Really, there's something to be said for building things to last in the first place, this use stuff for a short time and then throw it away is highly energy intensive and wasteful. Build/buy strong, then recycle or repurpose like I did with the bed, that's the way to save time, energy and cash.
Ditto. Years ago an automobile was all but dead once (if) it reached 100,000 miles. Today's versions regularly hit 100,000, 150,000, or even 200,000 and keep on rolling.
People don't give the darn things enough credit. You design a device that will run for a decade or more with minimal maintenance and that will start up after a week of sub-zero winter nights in Wisconsin or after spending days on end broiling in the Phoenix heat.
Consumer electronics are on a much faster track, but even there they DO more. Try rendering some HD video on a Pentium... if you can get fit it onto the hard drive. Hell, the average FILE on my iPod is larger than my first hard drive.

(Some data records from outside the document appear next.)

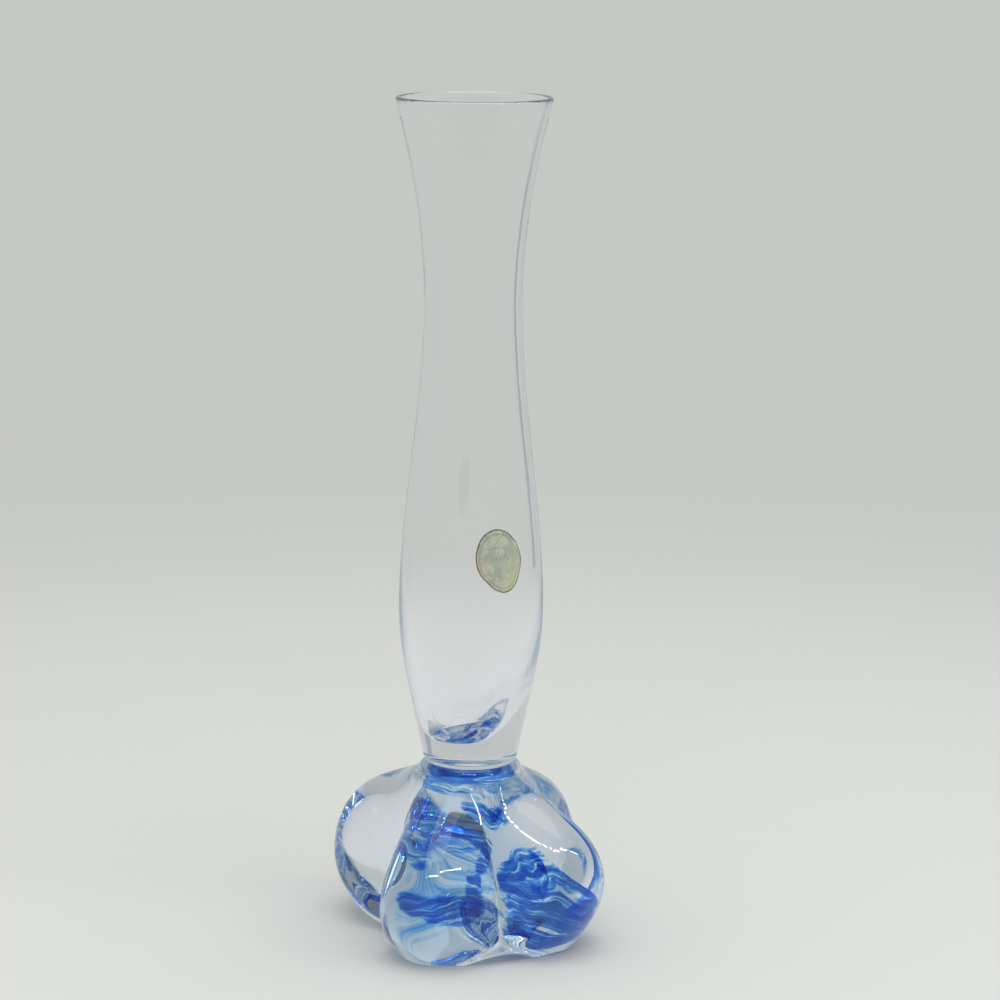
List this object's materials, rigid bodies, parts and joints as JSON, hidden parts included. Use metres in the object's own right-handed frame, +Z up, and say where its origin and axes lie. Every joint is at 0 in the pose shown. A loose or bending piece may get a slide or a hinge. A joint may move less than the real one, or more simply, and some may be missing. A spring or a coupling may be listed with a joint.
{
  "type": "bud vase",
  "caption": "Slim flared clear glass bud vase on a heavy lobed clear foot with a blue glass core and a small blank oval label.",
  "frame": {"origin": "on the table plane, on the axis of the neck, under the middle of the foot", "axes": "+Z up the vase to the rim, -Y towards the side that carries the label and the two front lobes, +X to the right as seen from there"},
  "size_m": [0.0653, 0.0605, 0.2],
  "materials": {
    "clear_glass": "clear, fire-polished, very pale blue tint",
    "foot_glass": "clear, thick, fire-polished",
    "blue_glass": "deep transparent blue",
    "label_paper": "worn matt paper or foil"
  },
  "bodies": {
    "root": {"bowl": "clear_glass", "foot": "foot_glass", "blue_core": "blue_glass", "label": "label_paper"}
  },
  "joints": []
}
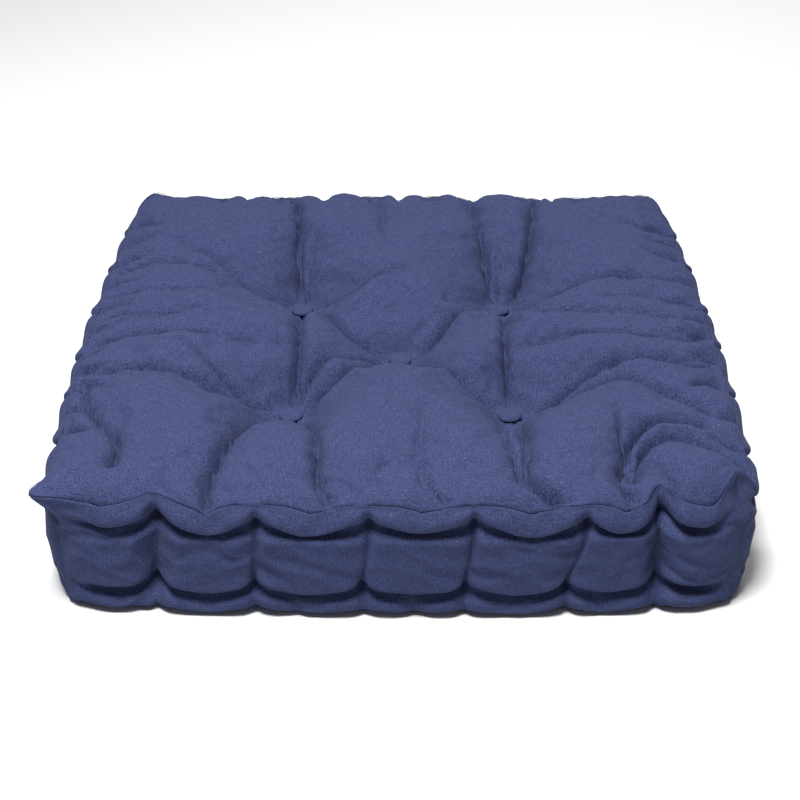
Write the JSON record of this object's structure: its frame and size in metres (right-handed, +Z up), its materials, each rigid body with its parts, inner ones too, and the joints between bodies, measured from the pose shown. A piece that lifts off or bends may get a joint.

Any sect, cult, or religion will legislate its creed into law if it acquires the political power to do so.
I fully agree with the article poster's sentiment for old German products.
There are still some things made properly (i.e. without the designed-in short lifetime), but their number is declining, alas. Cheap shit forces good shit out of the mass market, and into expensive niches. This trend has been very clear for at least 15 years (I speak as a PhD engineer with 30 years experience).
The design objective nowadays is not really 2 days past warranty, but one day. Unfortunately, some fool puts an extra day into leap years, which necessitates one or more additional days of overengineered lifetime, as warranties are calendar-based.
An upcoming insidious trend is to make the warranty for complex items conditional on regular service, which can only be purchased from the manufacturer, due to "trade secrets" or protected "intellectual property".
Those who can make you believe absurdities can make you commit atrocities. - Voltaire
Same as it has ever been. You get (and got) what you paid for.
A lovely fiction book to read which talks about the condition of working class tradesmen in England in the early 20th century is "The ragged trousered philanthropists" by Robert Tressell. The novel is about one man's attempt to survive the situations many people found themselves in, and on the way you get great descriptions of what life was like for working class folk. Cheap furniture which fell apart for sure, and the book describes how the supervisor for the workers in the book encourages them to do jobs on the cheap when they are decorating a new house because the rich owners won't notice till a few years later that a bodge job has been done, and this will make a little more profit for the owners of the painting and decorating companies.
Always has been good and rubbish furniture and construction, and there's always been people on the make squeezing a bit of profit by doing things cheaply.
Because the lens was incorrectly ground due to an error in the software that ran the grinding process.
Wouldn't you test a lens that you were going to send into orbit?